Thankfully, today’s processors do not have to sacrifice one for the other. Food grade lubricants have come a long way. With the right food safe, plant tough lubricant solution, food processing manufacturers can now employ food grade lubricants across their full facilities, with the confidence of knowing those products are tough enough to stand up to the job.
Start From The Beginning
A complete plant survey is the perfect place for operations to start when considering a food grade lubricant switch. It can help to uncover needs of the plant and how to best service the equipment that is used each and every day—which means better results and better value for the manufacturer.
For example, a plant had previously inventoried a total of 60 food grade lubricants from eight different suppliers. A complete plant survey uncovered that they were able to consolidate their use of 60 lubricants into only 12 food grade lubricants across their facility. This helped to ensure that an incorrect product was not used and also helped to save them time, money and even space that once housed their growing inventory.

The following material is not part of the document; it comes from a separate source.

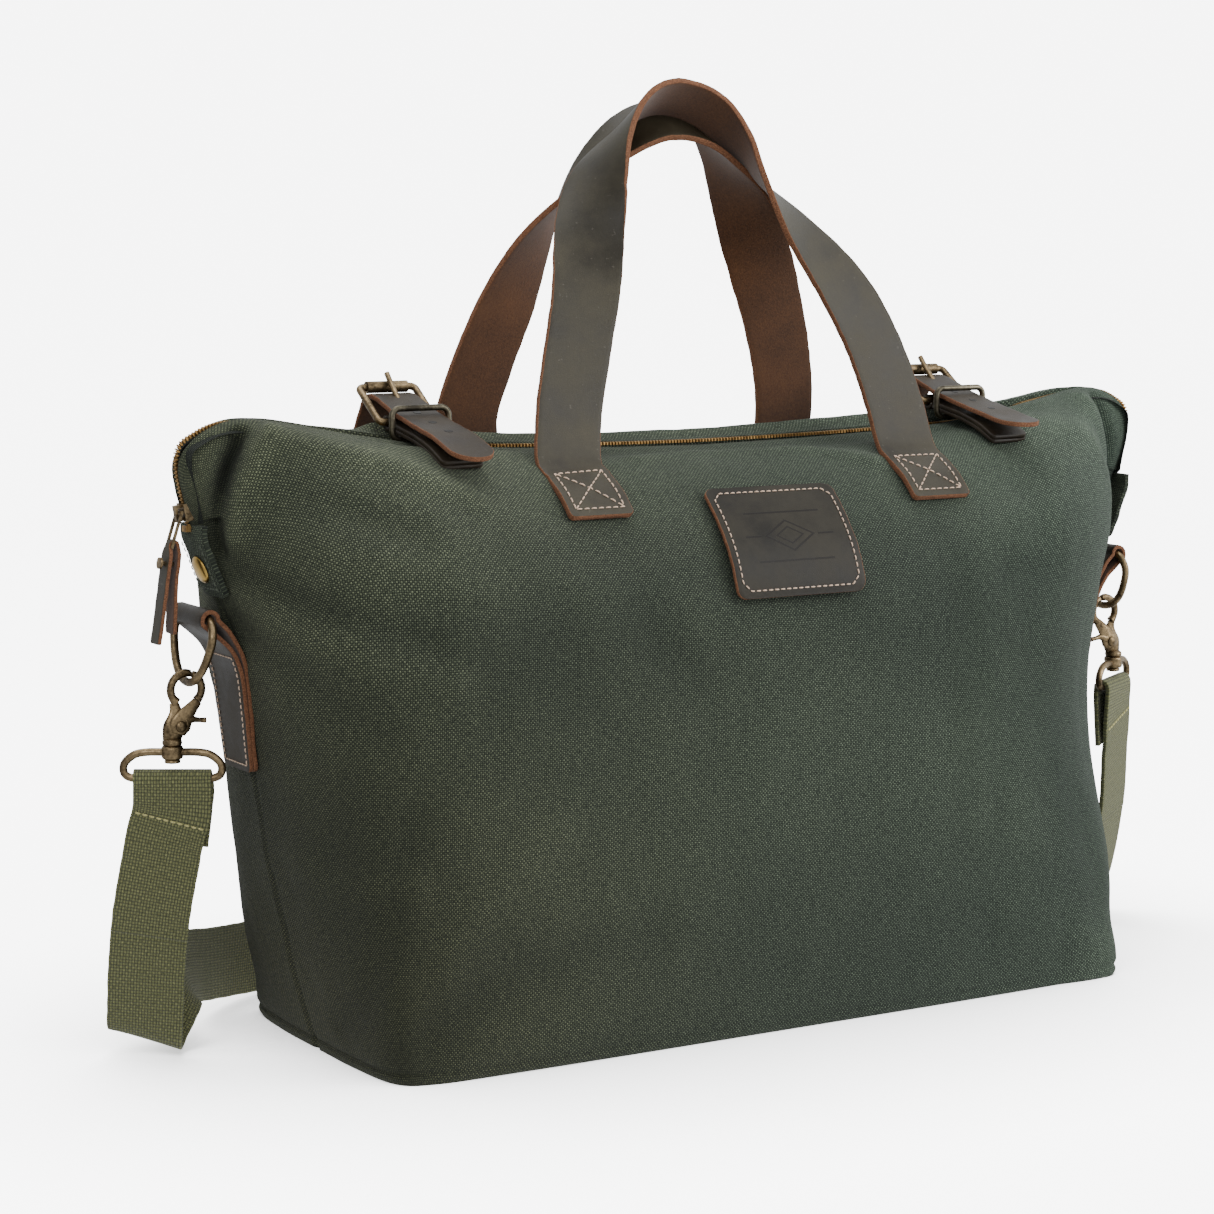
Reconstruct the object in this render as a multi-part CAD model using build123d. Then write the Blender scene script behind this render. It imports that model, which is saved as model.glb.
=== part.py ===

While the decision surrounding which food grade lubricants to choose may not affect the bulk of an operations manager’s budget, the ramifications of choosing the wrong product or supplier can be huge, especially if a case of incidental contact occurs between the food and anything other than a food grade, food safe lubricant.
Recalls are damaging to a manufacturer’s production and reputation—and the thought of such issues can keep food producers and operations managers up at night. The right products and the right supplier-to-producer partnership are integral to the success of the manufacturer.